A novel topological neighborhood structure for flexible job shop scheduling problem with variable sublots

Lot streaming is an effective approach to reduce machine idle time by splitting each operation into sublots, enabling parallel processing. However, the search space will also expand dramatically due to the variability of batching and scheduling. Neighborhood structure is an effective approach to obtain high-quality solutions with less computational effort in a complex search space. This paper proposes a novel neighborhood structure, and uses it to develop an effective algorithm for flexible job shop scheduling problem with variable sublots (FJSP-VS).

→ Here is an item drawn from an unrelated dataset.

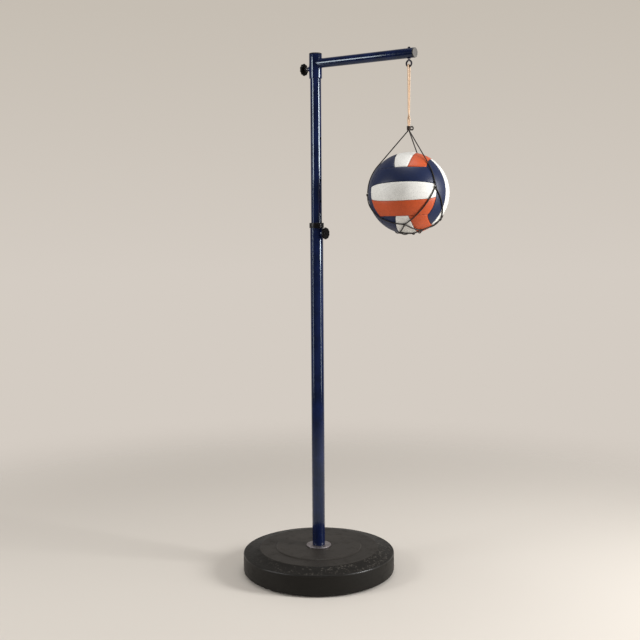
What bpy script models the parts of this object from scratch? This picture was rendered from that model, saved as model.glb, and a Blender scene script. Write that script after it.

Firstly, a three-dimensional disjunctive graph is developed to represent solutions clearly by incorporating an axis of batching. This representation captures comprehensive neighborhood features, and provides a robust basis for neighborhood perturbations. Subsequently, a novel topological neighborhood structure is proposed for deeper exploration, which can effectively avoid the generation of infeasible solutions while ensuring the quality of neighborhood solutions. The novel topological neighborhood structure is integrated into a variable neighborhood search component, for effective local searching. On this basis, a topology-guided memetic algorithm (TGMA) is proposed, which can obtain high-quality solutions in the complex solution space. Experiments are organized on expanded benchmarks of varying scales, and the proposed TGMA can obtain better solutions than several state-of-the-art algorithms in over 90% instances. The results demonstrate its superior performance in solution quality and computational efficiency when solving the complex high-dimensional FJSP-VS.